Faraday Future Showing Production-Intended Vehicle at Consumer Electronics Show

Faraday Future will be revealing its first pre-production electric car at the Consumer Electronics Show (CES) in Las Vegas this January.

News of the upcoming production car reveal came by way of a brand launch event in San Francisco by financial backer LeEco. It was also confirmed in Faraday Future Twitter post from yesterday.

Faraday’s reveal at CES 2017 will come a year after its initial revelations at CES 2016. That event turned out to be a disappointment for industry watchers as the electric supercar concept FFZERO1 was shown without information provided by the startup on what market segments would be targeted.
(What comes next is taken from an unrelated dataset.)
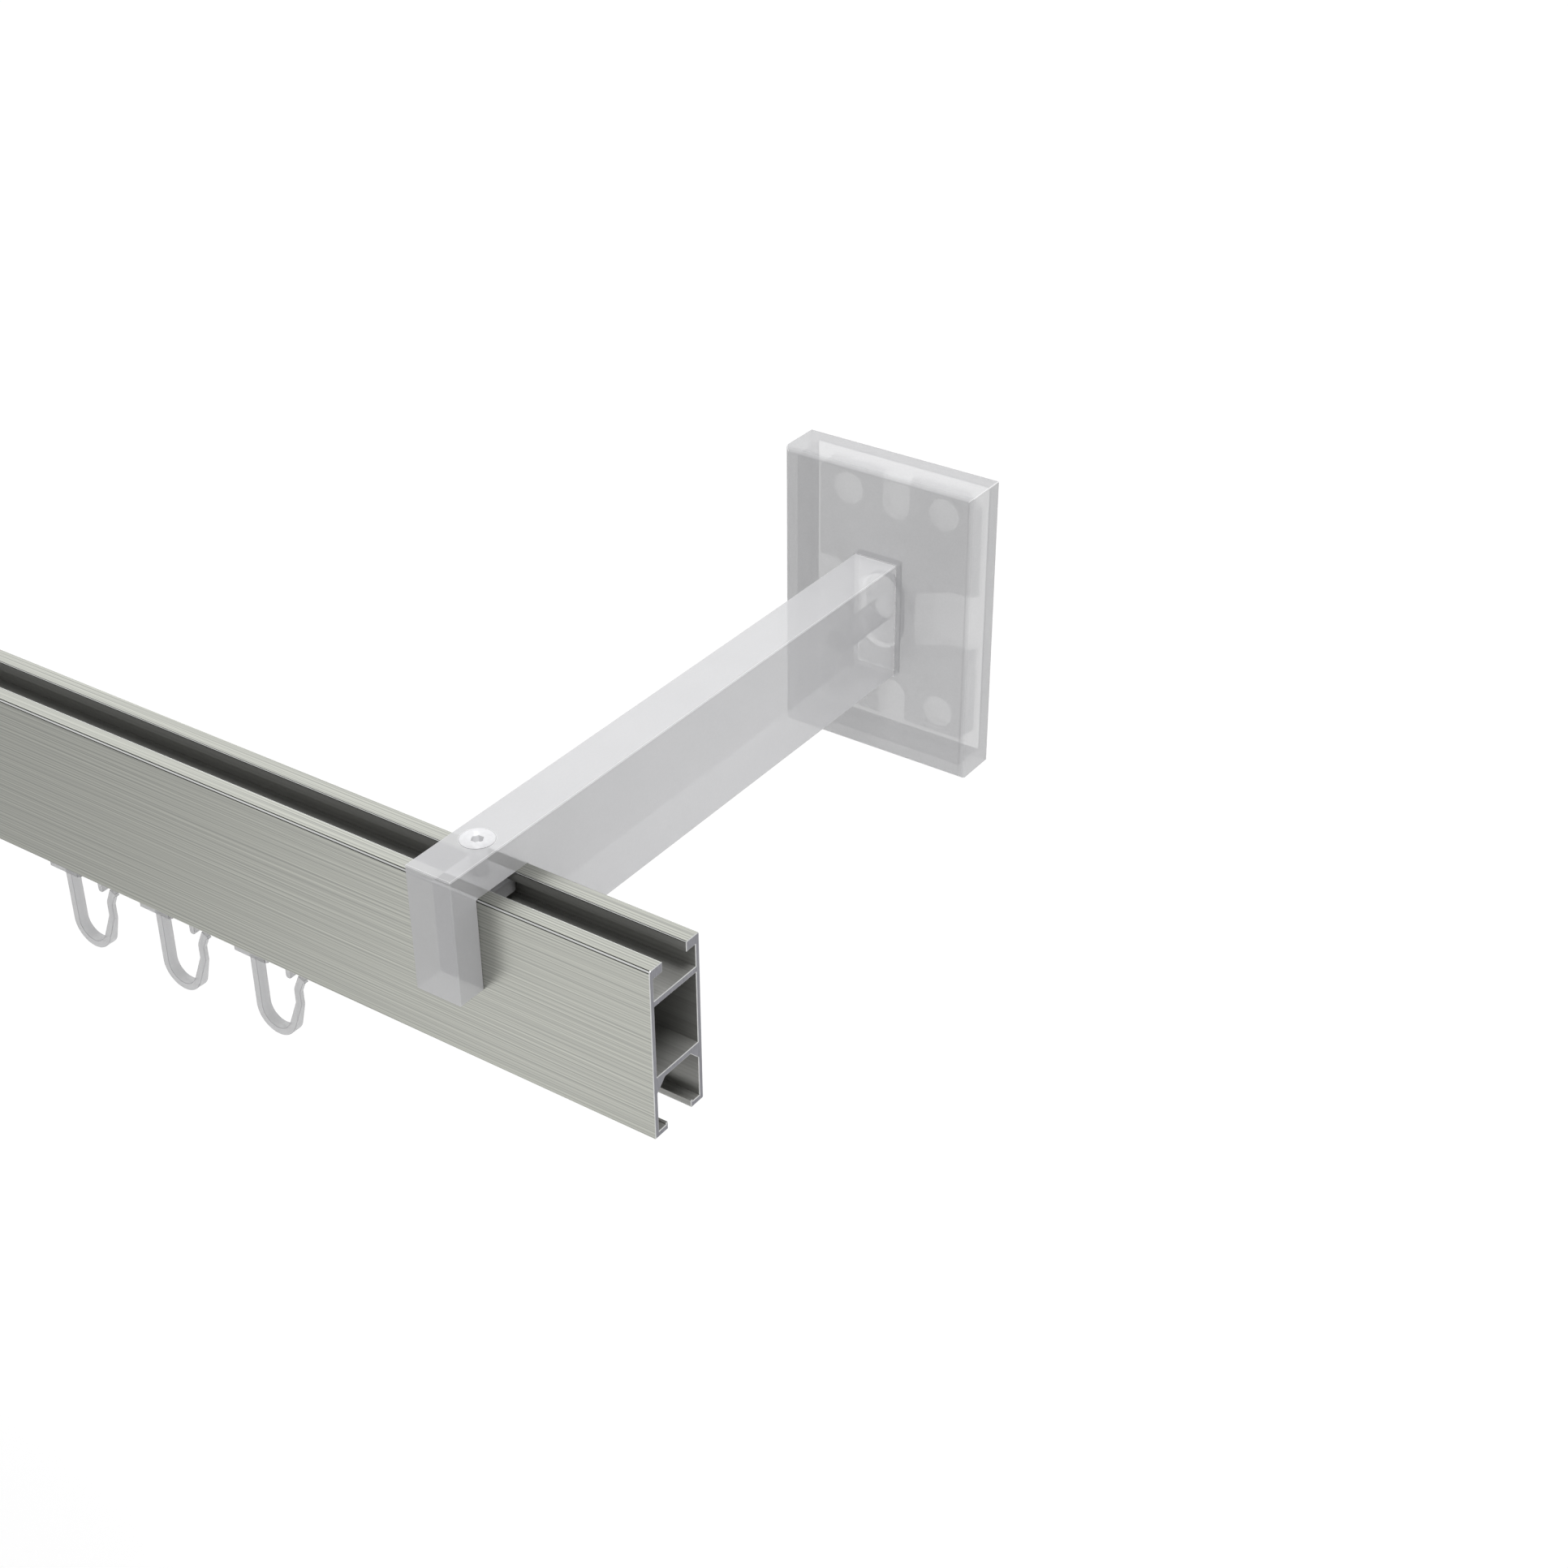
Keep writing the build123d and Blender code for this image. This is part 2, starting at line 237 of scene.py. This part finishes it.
def painted_dark_reflection_aluminium():
    """Dark bands of painted reflection on the rail's rounded front edge, above and below its
    painted highlight.
    """
    material = start_material("painted_dark_reflection_aluminium")
    coords = node(material, "ShaderNodeTexCoord")
    # The lines' tone wanders over about 60 mm along the rail and 1 mm across
    tone_place = node(material, "ShaderNodeMapping", inputs={
        "Vector": coords.outputs["Object"], "Scale": (1 / (60 * MM), 1 / (1 * MM), 1 / (1 * MM)),
    })
    tone = node(material, "ShaderNodeTexNoise", inputs={
        "Vector": tone_place.outputs["Vector"], "Scale": 1.0, "Detail": 2.0,
    })
    colour = node(material, "ShaderNodeValToRGB", {"stops": [
        (0.3, srgb("#2E2F2C")), (0.7, srgb("#42433F")),
    ]}, {"Fac": tone.outputs["Fac"]})
    metal = node(material, "ShaderNodeBsdfPrincipled", inputs={
        "Base Color": colour.outputs["Color"], "Metallic": 1.0, "Roughness": 0.4,
    })
    node(material, "ShaderNodeOutputMaterial", inputs={"Surface": metal.outputs["BSDF"]})
    return material


def milky_plastic(name, light, dark, alpha, roughness):
    """Moulded see-through plastic: faint clouds in its milky tone, and a fine grain on its skin."""
    material = start_material(name)
    coords = node(material, "ShaderNodeTexCoord")
    # Clouds in the milky melt are about 14 mm across
    cloud_place = node(material, "ShaderNodeMapping", inputs={
        "Vector": coords.outputs["Object"], "Scale": (1 / (14 * MM),) * 3,
    })
    cloud = node(material, "ShaderNodeTexNoise", inputs={
        "Vector": cloud_place.outputs["Vector"], "Scale": 1.0, "Detail": 3.0,
    })
    # The moulded grain is about 0.4 mm
    grain_place = node(material, "ShaderNodeMapping", inputs={
        "Vector": coords.outputs["Object"], "Scale": (1 / (0.4 * MM),) * 3,
    })
    grain = node(material, "ShaderNodeTexNoise", inputs={
        "Vector": grain_place.outputs["Vector"], "Scale": 1.0, "Detail": 2.0,
    })
    tone = node(material, "ShaderNodeMix", {"data_type": "FLOAT"}, {
        "Factor": 0.5, "A": cloud.outputs["Fac"], "B": grain.outputs["Fac"],
    })
    colour = node(material, "ShaderNodeValToRGB", {"stops": [
        (0.35, srgb(dark)), (0.65, srgb(light)),
    ]}, {"Fac": tone.outputs["Result"]})
    bump = node(material, "ShaderNodeBump", inputs={
        "Height": grain.outputs["Fac"], "Strength": 0.05, "Distance": 0.02 * MM,
    })
    plastic = node(material, "ShaderNodeBsdfPrincipled", inputs={
        "Base Color": colour.outputs["Color"], "Roughness": roughness, "IOR": 1.49,
        "Alpha": alpha, "Normal": bump.outputs["Normal"],
    })
    node(material, "ShaderNodeOutputMaterial", inputs={"Surface": plastic.outputs["BSDF"]})
    return material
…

Along with failing to show off its self-driving electric prototype in San Francisco this week, LeEco was able shed light on what’s next for Faraday Future. LeEco CEO YT Jia was joined on stage by Marco Mattiacci, Ferrari’s ex-Formula 1 team boss and now Faraday’s chief brand and commercial officer.

In conversation, Jia casually mentioned that Faraday would likely use CES 2017 as a showcase for a new electric car. Faraday Future representatives later confirmed this to be the case.

Faraday Future also posted yesterday to its Twitter page confirming the launch and outlined the company’s history:

1. We founded a company. #FaradayFuture
2. We created a concept. #FFZERO1
3. We joined a race. #FormulaE
4. We unveil the future. #CES2017

The electric carmaker recently announced in July a three-year technical partnership with Dragon Racing for the Formula E electric racing series. “Faraday Future Dragon Racing” ran its first race at Formula E’s third season opener, the Hong Kong ePrix, on October 9.

SEE ALSO:  Faraday Future Joins Formula E, Partners With Dragon Race Team

Faraday Future has built up its team to nearly 1,000 engineers and product experts at its corporate headquarters in Gardena, Calif. The company plans to build a $1 billion factory north of Las Vegas. However, that’s been on hold for now over financing concerns, according to USA Today.